Job >> What is needed is an exact copy of the lines from the line containing "base = make_base(paint)" to the line containing "cad_parts[node].hide_render = cad_parts[node].hide_viewport", both lines included, and nothing else.

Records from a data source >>

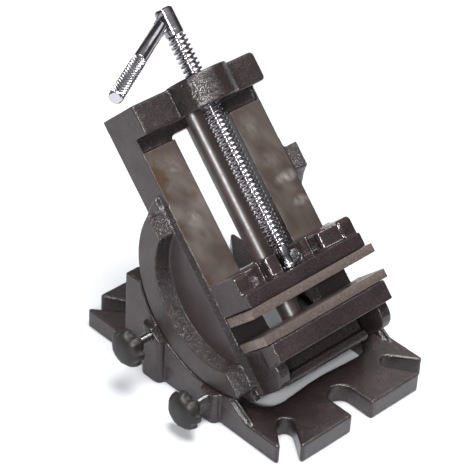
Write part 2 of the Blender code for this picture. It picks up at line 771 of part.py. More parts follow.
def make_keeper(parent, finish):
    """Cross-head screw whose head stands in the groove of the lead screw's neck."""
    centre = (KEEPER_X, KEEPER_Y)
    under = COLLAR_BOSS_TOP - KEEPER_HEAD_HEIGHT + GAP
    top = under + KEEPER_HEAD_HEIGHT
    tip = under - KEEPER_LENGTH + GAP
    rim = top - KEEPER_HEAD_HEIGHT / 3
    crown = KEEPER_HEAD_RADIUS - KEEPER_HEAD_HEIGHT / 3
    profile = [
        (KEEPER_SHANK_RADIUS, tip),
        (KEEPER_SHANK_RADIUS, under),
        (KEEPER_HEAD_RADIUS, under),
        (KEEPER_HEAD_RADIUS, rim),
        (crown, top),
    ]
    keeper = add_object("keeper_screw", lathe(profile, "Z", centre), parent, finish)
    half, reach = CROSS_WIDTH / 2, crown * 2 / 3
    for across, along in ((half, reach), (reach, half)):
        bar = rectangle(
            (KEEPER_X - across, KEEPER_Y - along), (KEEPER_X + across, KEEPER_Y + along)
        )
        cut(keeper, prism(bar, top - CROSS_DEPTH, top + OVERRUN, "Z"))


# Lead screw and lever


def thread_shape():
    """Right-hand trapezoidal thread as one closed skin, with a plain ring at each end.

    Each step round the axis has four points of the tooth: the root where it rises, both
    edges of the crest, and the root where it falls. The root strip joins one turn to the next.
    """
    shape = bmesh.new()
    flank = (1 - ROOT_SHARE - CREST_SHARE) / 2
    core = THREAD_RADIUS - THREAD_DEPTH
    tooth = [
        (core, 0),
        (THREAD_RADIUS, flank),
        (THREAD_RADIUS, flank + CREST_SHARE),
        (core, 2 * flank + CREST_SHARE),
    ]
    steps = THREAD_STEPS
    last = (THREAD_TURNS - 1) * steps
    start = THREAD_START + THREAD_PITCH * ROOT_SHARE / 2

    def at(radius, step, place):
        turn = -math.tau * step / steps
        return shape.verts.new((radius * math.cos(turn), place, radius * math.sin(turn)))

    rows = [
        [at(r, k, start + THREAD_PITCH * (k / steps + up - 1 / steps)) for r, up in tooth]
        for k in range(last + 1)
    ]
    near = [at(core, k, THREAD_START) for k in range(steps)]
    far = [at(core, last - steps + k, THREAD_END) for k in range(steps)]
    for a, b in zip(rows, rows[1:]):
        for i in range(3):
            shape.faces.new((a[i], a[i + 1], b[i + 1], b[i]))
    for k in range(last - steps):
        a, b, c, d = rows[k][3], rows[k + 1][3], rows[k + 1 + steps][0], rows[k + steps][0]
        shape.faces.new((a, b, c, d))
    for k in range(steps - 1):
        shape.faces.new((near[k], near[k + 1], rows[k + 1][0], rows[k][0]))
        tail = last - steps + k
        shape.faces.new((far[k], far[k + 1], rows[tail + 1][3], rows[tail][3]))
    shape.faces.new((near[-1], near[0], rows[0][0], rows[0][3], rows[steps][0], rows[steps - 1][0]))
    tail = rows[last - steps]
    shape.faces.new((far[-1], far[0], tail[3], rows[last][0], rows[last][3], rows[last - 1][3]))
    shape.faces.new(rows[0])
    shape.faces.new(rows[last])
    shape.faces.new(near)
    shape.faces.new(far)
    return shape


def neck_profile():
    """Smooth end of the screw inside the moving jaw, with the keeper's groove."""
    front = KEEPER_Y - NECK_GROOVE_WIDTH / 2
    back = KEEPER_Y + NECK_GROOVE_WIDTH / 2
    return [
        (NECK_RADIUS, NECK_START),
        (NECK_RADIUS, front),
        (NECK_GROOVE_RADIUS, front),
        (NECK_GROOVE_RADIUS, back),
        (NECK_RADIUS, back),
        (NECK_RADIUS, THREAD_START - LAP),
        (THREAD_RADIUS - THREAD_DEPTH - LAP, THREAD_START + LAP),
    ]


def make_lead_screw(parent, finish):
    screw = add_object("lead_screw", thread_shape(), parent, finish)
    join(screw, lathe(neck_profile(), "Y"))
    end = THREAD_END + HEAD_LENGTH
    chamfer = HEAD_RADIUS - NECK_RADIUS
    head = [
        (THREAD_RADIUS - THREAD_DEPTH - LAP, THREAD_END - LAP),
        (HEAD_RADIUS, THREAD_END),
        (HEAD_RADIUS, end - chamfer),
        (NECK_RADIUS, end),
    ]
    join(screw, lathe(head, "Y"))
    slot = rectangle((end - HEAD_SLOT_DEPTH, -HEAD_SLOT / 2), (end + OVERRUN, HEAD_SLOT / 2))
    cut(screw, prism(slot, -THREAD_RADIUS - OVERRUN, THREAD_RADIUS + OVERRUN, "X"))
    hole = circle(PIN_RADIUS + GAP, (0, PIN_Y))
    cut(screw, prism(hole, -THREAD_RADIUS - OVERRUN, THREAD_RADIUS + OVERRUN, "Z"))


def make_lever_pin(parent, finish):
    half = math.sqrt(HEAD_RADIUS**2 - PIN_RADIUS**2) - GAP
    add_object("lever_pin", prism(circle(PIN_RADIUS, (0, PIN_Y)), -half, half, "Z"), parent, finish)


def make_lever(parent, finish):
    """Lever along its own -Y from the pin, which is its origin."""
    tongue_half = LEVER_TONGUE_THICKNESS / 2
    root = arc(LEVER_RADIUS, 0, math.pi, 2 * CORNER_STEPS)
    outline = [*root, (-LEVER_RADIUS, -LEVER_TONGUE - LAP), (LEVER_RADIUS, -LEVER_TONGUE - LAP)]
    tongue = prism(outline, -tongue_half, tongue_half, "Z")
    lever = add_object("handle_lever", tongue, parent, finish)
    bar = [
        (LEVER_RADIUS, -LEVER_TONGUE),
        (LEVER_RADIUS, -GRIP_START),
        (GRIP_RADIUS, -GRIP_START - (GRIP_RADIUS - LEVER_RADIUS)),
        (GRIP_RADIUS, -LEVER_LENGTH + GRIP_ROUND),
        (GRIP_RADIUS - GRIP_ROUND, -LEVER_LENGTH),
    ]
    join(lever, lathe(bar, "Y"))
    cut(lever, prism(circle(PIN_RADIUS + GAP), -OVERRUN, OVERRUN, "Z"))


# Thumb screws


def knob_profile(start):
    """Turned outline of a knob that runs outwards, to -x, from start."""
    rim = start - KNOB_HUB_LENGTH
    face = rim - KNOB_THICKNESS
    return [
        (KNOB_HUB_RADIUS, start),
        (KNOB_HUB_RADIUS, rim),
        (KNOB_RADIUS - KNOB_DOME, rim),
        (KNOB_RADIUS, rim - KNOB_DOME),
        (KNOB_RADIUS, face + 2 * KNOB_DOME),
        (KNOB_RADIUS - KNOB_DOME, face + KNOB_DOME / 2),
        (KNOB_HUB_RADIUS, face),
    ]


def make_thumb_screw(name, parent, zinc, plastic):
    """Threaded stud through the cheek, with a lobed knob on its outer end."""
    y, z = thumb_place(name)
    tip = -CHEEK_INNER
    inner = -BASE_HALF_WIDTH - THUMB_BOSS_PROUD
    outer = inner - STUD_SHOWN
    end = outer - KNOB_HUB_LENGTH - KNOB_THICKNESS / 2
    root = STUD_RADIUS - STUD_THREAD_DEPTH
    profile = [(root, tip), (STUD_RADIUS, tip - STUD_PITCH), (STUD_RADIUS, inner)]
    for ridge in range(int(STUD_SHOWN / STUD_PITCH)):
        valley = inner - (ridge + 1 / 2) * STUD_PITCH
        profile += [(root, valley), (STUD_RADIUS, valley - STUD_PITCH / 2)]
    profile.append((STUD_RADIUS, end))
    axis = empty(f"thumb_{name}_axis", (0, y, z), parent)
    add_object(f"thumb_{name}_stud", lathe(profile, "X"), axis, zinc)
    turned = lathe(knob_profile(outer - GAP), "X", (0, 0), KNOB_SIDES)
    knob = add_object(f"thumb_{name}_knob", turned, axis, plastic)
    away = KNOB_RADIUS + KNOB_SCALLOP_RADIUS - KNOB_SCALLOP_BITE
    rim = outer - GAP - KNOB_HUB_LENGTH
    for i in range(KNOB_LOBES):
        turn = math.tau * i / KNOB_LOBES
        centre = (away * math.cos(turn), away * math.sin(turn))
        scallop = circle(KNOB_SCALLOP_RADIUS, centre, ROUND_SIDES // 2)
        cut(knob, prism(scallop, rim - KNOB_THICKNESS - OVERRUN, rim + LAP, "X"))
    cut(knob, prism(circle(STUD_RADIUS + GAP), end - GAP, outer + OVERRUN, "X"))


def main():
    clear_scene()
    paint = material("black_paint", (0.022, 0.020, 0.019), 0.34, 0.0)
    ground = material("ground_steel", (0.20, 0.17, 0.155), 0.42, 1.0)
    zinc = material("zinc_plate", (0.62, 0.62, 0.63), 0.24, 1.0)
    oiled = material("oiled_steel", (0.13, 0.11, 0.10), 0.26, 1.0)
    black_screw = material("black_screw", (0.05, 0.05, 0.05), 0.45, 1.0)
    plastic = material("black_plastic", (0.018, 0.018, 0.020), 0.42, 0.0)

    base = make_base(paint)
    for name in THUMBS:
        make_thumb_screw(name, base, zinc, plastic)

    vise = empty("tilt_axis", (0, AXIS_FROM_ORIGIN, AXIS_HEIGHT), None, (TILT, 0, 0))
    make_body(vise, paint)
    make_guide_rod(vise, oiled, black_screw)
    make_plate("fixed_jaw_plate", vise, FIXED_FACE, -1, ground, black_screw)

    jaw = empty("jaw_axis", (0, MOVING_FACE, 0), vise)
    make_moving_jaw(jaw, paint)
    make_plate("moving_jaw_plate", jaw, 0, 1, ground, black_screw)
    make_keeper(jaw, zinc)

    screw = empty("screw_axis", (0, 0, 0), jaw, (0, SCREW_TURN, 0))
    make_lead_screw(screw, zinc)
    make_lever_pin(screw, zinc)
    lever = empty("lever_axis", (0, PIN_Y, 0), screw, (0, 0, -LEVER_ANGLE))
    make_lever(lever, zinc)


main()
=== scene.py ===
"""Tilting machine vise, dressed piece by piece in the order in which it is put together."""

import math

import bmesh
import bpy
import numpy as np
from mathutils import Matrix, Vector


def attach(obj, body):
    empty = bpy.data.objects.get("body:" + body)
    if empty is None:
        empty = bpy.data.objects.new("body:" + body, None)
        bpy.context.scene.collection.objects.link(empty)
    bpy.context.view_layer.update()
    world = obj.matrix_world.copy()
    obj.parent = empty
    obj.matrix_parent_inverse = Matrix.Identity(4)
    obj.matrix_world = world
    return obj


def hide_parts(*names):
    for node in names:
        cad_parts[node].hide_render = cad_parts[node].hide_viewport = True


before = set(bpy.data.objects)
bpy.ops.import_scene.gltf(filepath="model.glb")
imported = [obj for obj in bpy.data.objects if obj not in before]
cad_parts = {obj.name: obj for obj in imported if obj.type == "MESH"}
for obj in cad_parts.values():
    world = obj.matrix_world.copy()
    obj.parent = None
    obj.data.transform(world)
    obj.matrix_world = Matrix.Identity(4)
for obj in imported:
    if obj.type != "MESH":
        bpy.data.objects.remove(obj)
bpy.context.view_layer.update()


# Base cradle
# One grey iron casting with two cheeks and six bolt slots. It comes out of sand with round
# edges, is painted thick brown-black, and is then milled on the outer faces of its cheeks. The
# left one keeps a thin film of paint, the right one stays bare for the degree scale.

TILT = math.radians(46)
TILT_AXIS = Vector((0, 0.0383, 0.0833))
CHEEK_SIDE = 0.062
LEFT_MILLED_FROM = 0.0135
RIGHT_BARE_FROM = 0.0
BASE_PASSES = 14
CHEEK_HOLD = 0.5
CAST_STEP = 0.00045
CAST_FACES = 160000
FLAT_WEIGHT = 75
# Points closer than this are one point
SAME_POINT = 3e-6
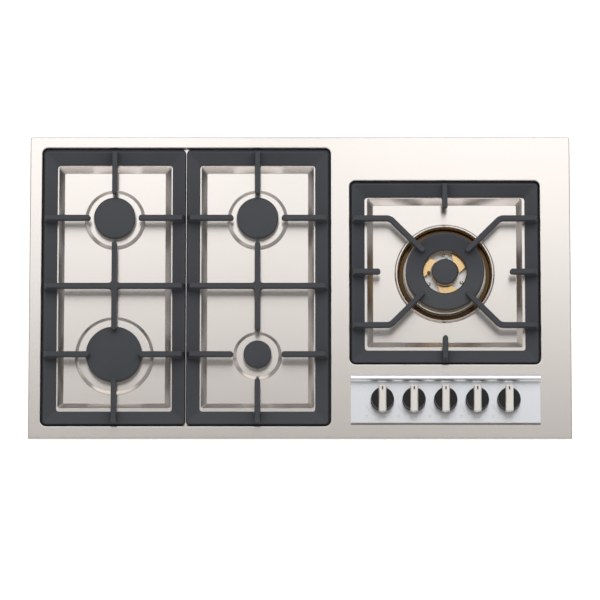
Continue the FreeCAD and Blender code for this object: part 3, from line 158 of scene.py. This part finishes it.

Output of the task >>
    base = make_base(paint)
    for name in THUMBS:
        make_thumb_screw(name, base, zinc, plastic)

    vise = empty("tilt_axis", (0, AXIS_FROM_ORIGIN, AXIS_HEIGHT), None, (TILT, 0, 0))
    make_body(vise, paint)
    make_guide_rod(vise, oiled, black_screw)
    make_plate("fixed_jaw_plate", vise, FIXED_FACE, -1, ground, black_screw)

    jaw = empty("jaw_axis", (0, MOVING_FACE, 0), vise)
    make_moving_jaw(jaw, paint)
    make_plate("moving_jaw_plate", jaw, 0, 1, ground, black_screw)
    make_keeper(jaw, zinc)

    screw = empty("screw_axis", (0, 0, 0), jaw, (0, SCREW_TURN, 0))
    make_lead_screw(screw, zinc)
    make_lever_pin(screw, zinc)
    lever = empty("lever_axis", (0, PIN_Y, 0), screw, (0, 0, -LEVER_ANGLE))
    make_lever(lever, zinc)


main()
=== scene.py ===
"""Tilting machine vise, dressed piece by piece in the order in which it is put together."""

import math

import bmesh
import bpy
import numpy as np
from mathutils import Matrix, Vector


def attach(obj, body):
    empty = bpy.data.objects.get("body:" + body)
    if empty is None:
        empty = bpy.data.objects.new("body:" + body, None)
        bpy.context.scene.collection.objects.link(empty)
    bpy.context.view_layer.update()
    world = obj.matrix_world.copy()
    obj.parent = empty
    obj.matrix_parent_inverse = Matrix.Identity(4)
    obj.matrix_world = world
    return obj


def hide_parts(*names):
    for node in names:
        cad_parts[node].hide_render = cad_parts[node].hide_viewport = True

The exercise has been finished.